Karadeniz ile Kaçkar Dağları arasında uzanan Rize, bulutların yamaçlara yaslandığı, çay bahçelerinin teraslar gibi yükseldiği ve yaşamın yağmurun ritmiyle aktığı bir ildir. Burada doğa sadece dekor değil, başrol oyuncusudur.
Rize, Türk çay kültürünün kalbidir. Çayeli, Güneysu ve İyidere gibi ilçelerde, ünlü çay yaprakları dik yamaçlarda yetişir – çoğu yalnızca küçük taşıyıcı sistemlerle ulaşılabilir. Manzara; sis, yosun ve ışıldayan yeşilin bir mozaiğidir.
Çamlıhemşin’deki Ayder Yaylası, Pokut, Sal Yaylası ve Fırtına Vadisi doğaseverlerin ve huzur arayanların hayalidir. Kaçkar Zirvesi 3.937 metreyle Türkiye’nin gökyüzüne açılan penceresidir.

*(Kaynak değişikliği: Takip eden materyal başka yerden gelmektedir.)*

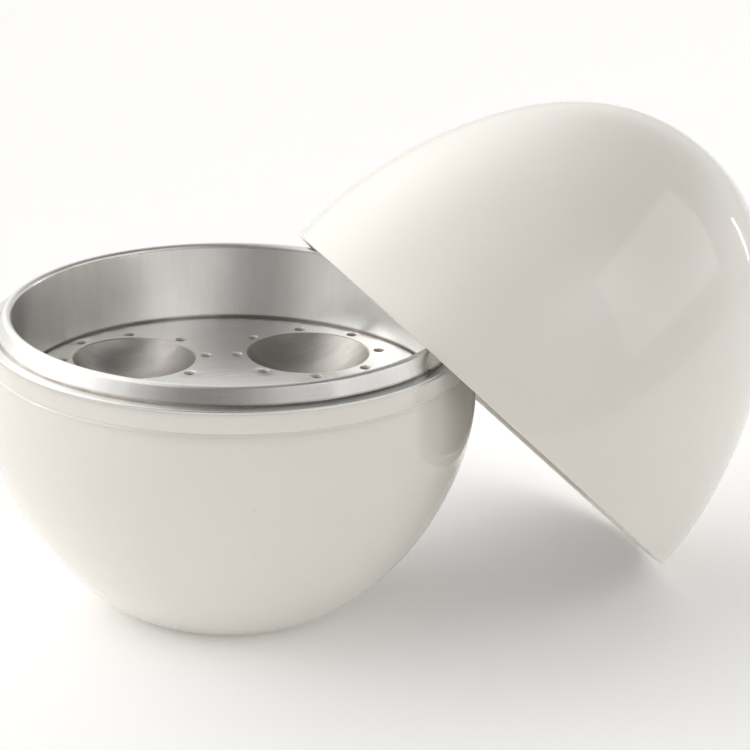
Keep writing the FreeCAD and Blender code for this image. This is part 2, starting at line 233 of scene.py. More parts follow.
def turned_piece(
    name: str,
    outline: Outline,
    segments: int,
    stance: Stance = UPRIGHT,
    wobble: Wobble | None = None,
    closed: bool = True,
) -> Object:
    """Turns an outline about its axis.

    Args:
        name: name of the piece.
        outline: its cross-section; if closed, its ends meet or both lie on the axis.
        segments: facets round the axis.
        stance: how the axis stands.
        wobble: extra radius in millimetres for an angle, a radius and a height.
        closed: whether its last point joins the first.

    Returns:
        The object.
    """
    verts: list[Vector] = []
    rings: list[list[int]] = []
    points = outline.points
    if math.dist(points[0], points[-1]) < ON_AXIS:
        points = points[:-1]
    for radius, height in points:
        if radius < ON_AXIS:
            rings.append([len(verts)] * segments)
            verts.append(Vector((0, 0, height * MM)))
            continue
        ring = []
        for number in range(segments):
            angle = math.tau * number / segments
            reach = radius + (wobble(angle, radius, height) if wobble else 0.0)
            ring.append(len(verts))
            verts.append(Vector((reach * math.cos(angle), reach * math.sin(angle), height)) * MM)
        rings.append(ring)
    faces: list[list[int]] = []
    for low, high in zip(rings, rings[1:] + (rings[:1] if closed else [])):
        if low[0] == low[1] and high[0] == high[1]:
            continue
        for number in range(segments):
            after = (number + 1) % segments
            face = list(dict.fromkeys((low[number], low[after], high[after], high[number])))
            if len(face) > 2:
                faces.append(face)
    move = stance.matrix()
    return new_object(name, [move @ corner for corner in verts], faces)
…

Zilkale, Fırtına Deresi’nin üzerinde zamana meydan okur. Hemşin ve Pazar ilçelerinde Ermeni, Gürcü ve Laz kültürünün izleri hâlâ canlıdır. Rize, halkların, dillerin ve öykülerin bir mozaiğidir.
Rize öyle bir yer ki sadece ziyaret edilmez – hissedilir. Sis ile çay arasında, taş ile dere arasında, misafirperverlik ile tarihin arasında duran bir il… Yüksek sesle değil, usulca büyüler insanı.